Exercise brief
Print all entries precisely as they are written.

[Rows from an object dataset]
-- start --

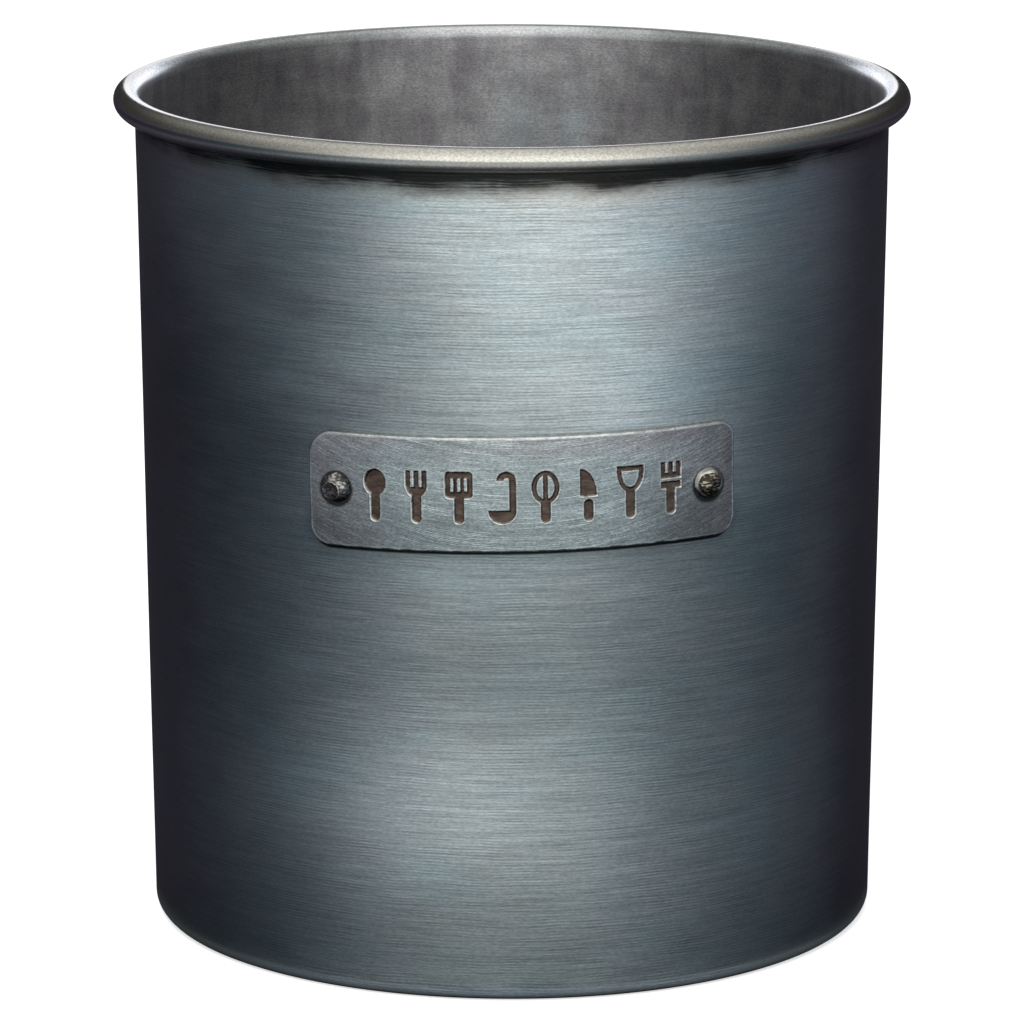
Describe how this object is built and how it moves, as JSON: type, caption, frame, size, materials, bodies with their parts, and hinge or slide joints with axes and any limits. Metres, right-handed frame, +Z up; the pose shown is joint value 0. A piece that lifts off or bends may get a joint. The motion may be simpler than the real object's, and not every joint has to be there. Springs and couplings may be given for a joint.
{
  "type": "utensil holder",
  "caption": "Open round sheet-metal can with a rolled wired rim and a stamped plate riveted to its front, for standing kitchen utensils in.",
  "frame": {"origin": "centre of the foot, on the surface that the can stands on", "axes": "+Z up the can's own axis, -Y out of the front that carries the plate, +X to the right as one faces the plate"},
  "size_m": [0.14, 0.14, 0.149],
  "materials": {
    "can_sheet": "dark antique patina over fine brushing that runs round the can, satin",
    "wire": "plain drawn iron wire, hidden in the roll",
    "plate_sheet": "dark antique patina with worn bright edges and brown recesses, satin",
    "rivet_dark": "hammered, dark patina",
    "rivet_bright": "hammered, worn bright like pewter"
  },
  "bodies": {
    "root": {"can": "can_sheet", "rim_wire": "wire", "front_plate": "plate_sheet", "rivet_left": "rivet_dark", "rivet_right": "rivet_bright"}
  },
  "joints": []
}
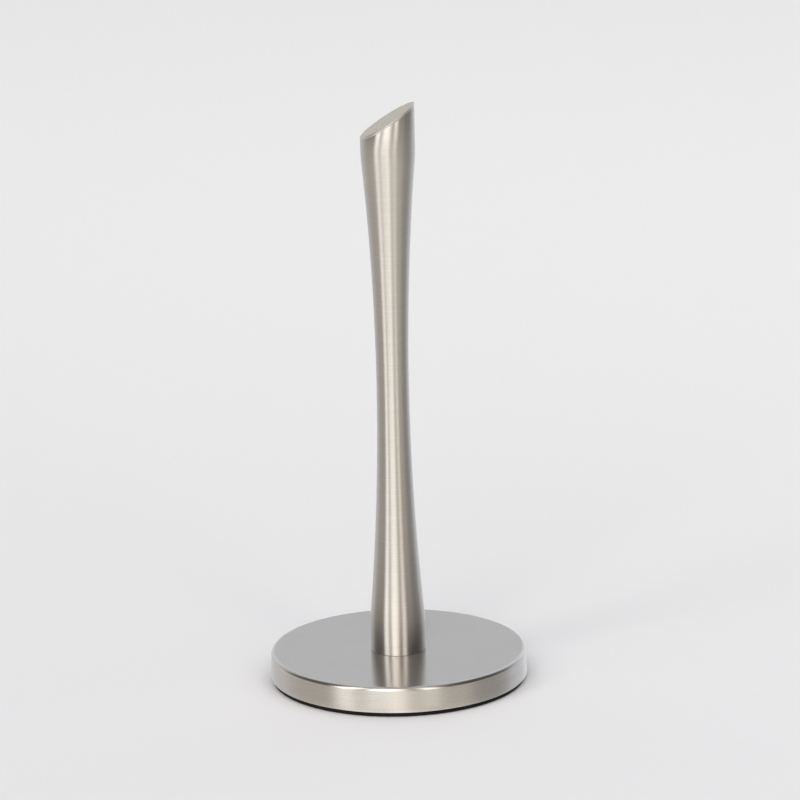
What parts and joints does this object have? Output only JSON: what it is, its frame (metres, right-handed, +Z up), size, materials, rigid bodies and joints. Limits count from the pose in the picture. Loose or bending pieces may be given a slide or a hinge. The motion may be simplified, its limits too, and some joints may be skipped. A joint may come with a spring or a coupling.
{
  "type": "paper towel holder",
  "caption": "Countertop roll holder: a waisted brushed-steel post with a slant-cut, capped top, bolted from beneath to a weighted round base on a rubber pad.",
  "frame": {"origin": "centre of the round face that the holder stands on, on the post's axis at table height", "axes": "+Z up along the post; +X the way the slanted top rises, within 7 degrees; -Y the front"},
  "size_m": [0.15, 0.15, 0.35],
  "materials": {
    "brushed_shell": "brushed stainless, fine straight grain on the top and a fine ring grain round the wall",
    "brushed_post": "brushed stainless, fine ring grain round the tube",
    "brushed_cap": "satin ground stainless plate",
    "cast_iron": "rough cast, dark",
    "zinc_plate": "bright zinc plate",
    "black_rubber": "matt black, fine grain"
  },
  "bodies": {
    "base": {"base_cover": "brushed_shell", "base_weight": "cast_iron", "base_plate": "zinc_plate", "non_slip_pad": "black_rubber", "flat_washer": "zinc_plate", "spring_washer": "zinc_plate"},
    "bolt": {"fixing_bolt": "zinc_plate"},
    "post": {"post_tube": "brushed_post", "top_cap": "brushed_cap", "post_foot": "zinc_plate", "weld_nut": "zinc_plate"}
  },
  "joints": [
    {"name": "bolt_turn", "type": "hinge", "parent": "base", "child": "bolt", "pos_m": [0, 0, 0.0035], "axis": [0, 0, -1], "range_deg": [0, 2880]},
    {"name": "post_lift", "type": "slide", "parent": "base", "child": "post", "axis": [0, 0, 1], "range_m": [0, 0.01]}
  ],
  "couplings": [
    {"joint": "bolt_turn", "follows": "post_lift", "rad_per_m": 5026.5}
  ]
}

-- end --

Result
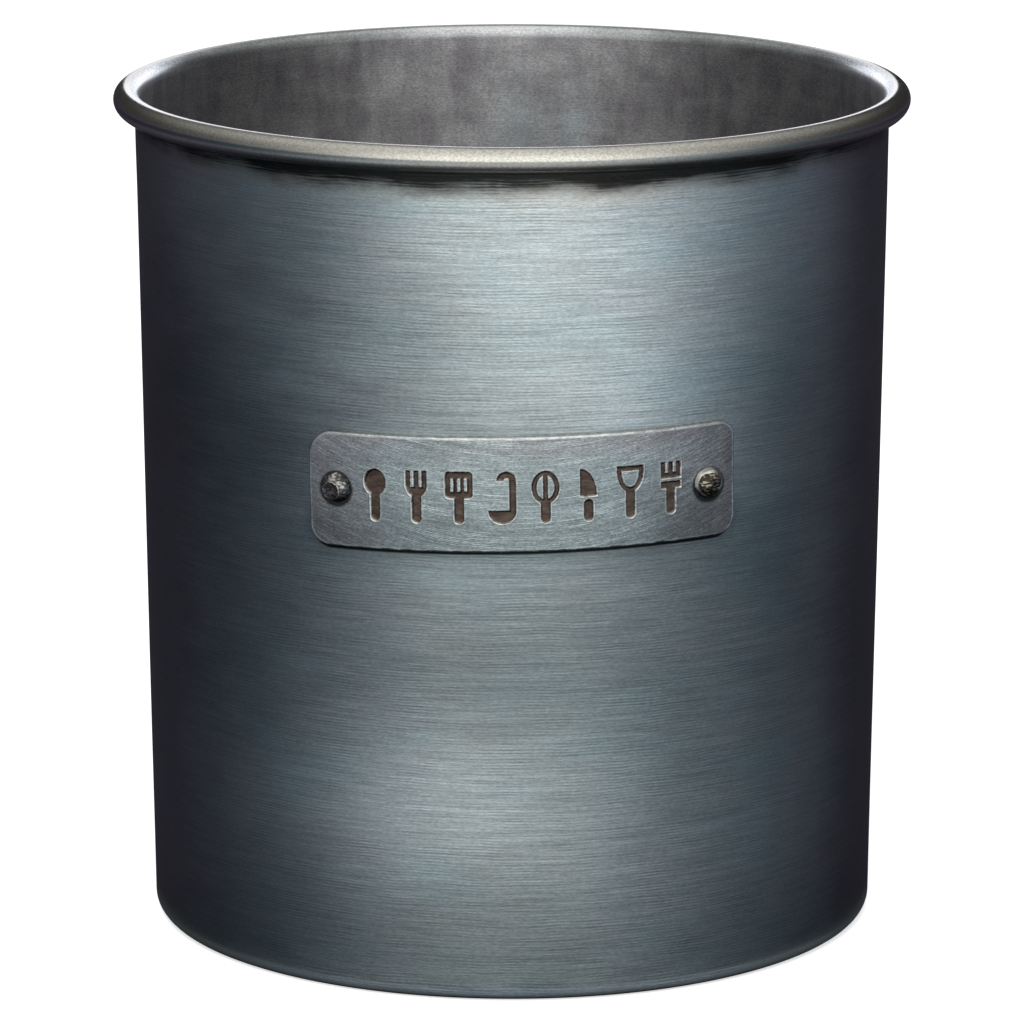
Describe how this object is built and how it moves, as JSON: type, caption, frame, size, materials, bodies with their parts, and hinge or slide joints with axes and any limits. Metres, right-handed frame, +Z up; the pose shown is joint value 0. A piece that lifts off or bends may get a joint. The motion may be simpler than the real object's, and not every joint has to be there. Springs and couplings may be given for a joint.
{
  "type": "utensil holder",
  "caption": "Open round sheet-metal can with a rolled wired rim and a stamped plate riveted to its front, for standing kitchen utensils in.",
  "frame": {"origin": "centre of the foot, on the surface that the can stands on", "axes": "+Z up the can's own axis, -Y out of the front that carries the plate, +X to the right as one faces the plate"},
  "size_m": [0.14, 0.14, 0.149],
  "materials": {
    "can_sheet": "dark antique patina over fine brushing that runs round the can, satin",
    "wire": "plain drawn iron wire, hidden in the roll",
    "plate_sheet": "dark antique patina with worn bright edges and brown recesses, satin",
    "rivet_dark": "hammered, dark patina",
    "rivet_bright": "hammered, worn bright like pewter"
  },
  "bodies": {
    "root": {"can": "can_sheet", "rim_wire": "wire", "front_plate": "plate_sheet", "rivet_left": "rivet_dark", "rivet_right": "rivet_bright"}
  },
  "joints": []
}
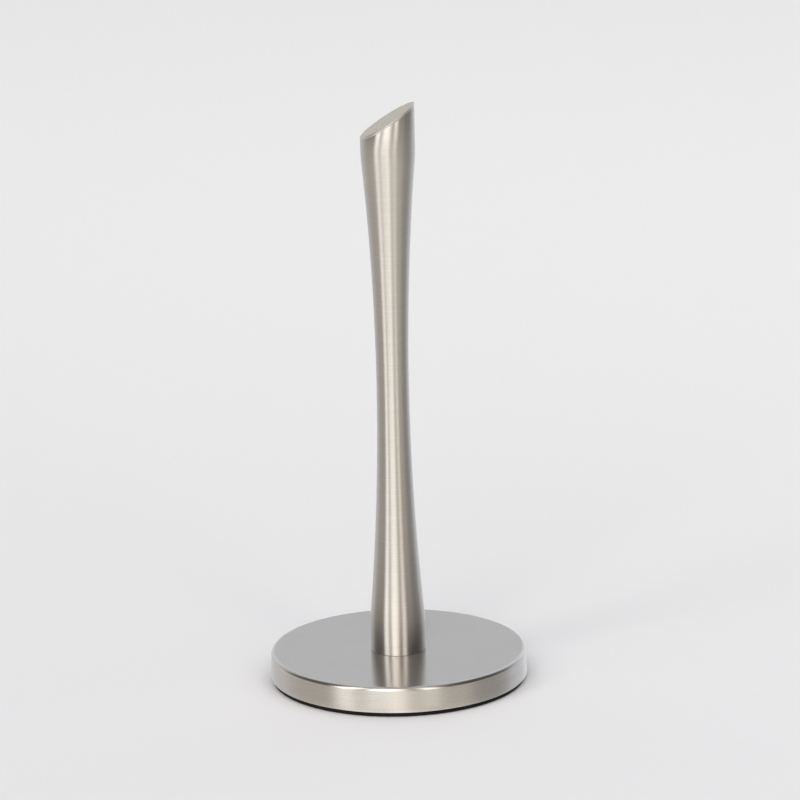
What parts and joints does this object have? Output only JSON: what it is, its frame (metres, right-handed, +Z up), size, materials, rigid bodies and joints. Limits count from the pose in the picture. Loose or bending pieces may be given a slide or a hinge. The motion may be simplified, its limits too, and some joints may be skipped. A joint may come with a spring or a coupling.
{
  "type": "paper towel holder",
  "caption": "Countertop roll holder: a waisted brushed-steel post with a slant-cut, capped top, bolted from beneath to a weighted round base on a rubber pad.",
  "frame": {"origin": "centre of the round face that the holder stands on, on the post's axis at table height", "axes": "+Z up along the post; +X the way the slanted top rises, within 7 degrees; -Y the front"},
  "size_m": [0.15, 0.15, 0.35],
  "materials": {
    "brushed_shell": "brushed stainless, fine straight grain on the top and a fine ring grain round the wall",
    "brushed_post": "brushed stainless, fine ring grain round the tube",
    "brushed_cap": "satin ground stainless plate",
    "cast_iron": "rough cast, dark",
    "zinc_plate": "bright zinc plate",
    "black_rubber": "matt black, fine grain"
  },
  "bodies": {
    "base": {"base_cover": "brushed_shell", "base_weight": "cast_iron", "base_plate": "zinc_plate", "non_slip_pad": "black_rubber", "flat_washer": "zinc_plate", "spring_washer": "zinc_plate"},
    "bolt": {"fixing_bolt": "zinc_plate"},
    "post": {"post_tube": "brushed_post", "top_cap": "brushed_cap", "post_foot": "zinc_plate", "weld_nut": "zinc_plate"}
  },
  "joints": [
    {"name": "bolt_turn", "type": "hinge", "parent": "base", "child": "bolt", "pos_m": [0, 0, 0.0035], "axis": [0, 0, -1], "range_deg": [0, 2880]},
    {"name": "post_lift", "type": "slide", "parent": "base", "child": "post", "axis": [0, 0, 1], "range_m": [0, 0.01]}
  ],
  "couplings": [
    {"joint": "bolt_turn", "follows": "post_lift", "rad_per_m": 5026.5}
  ]
}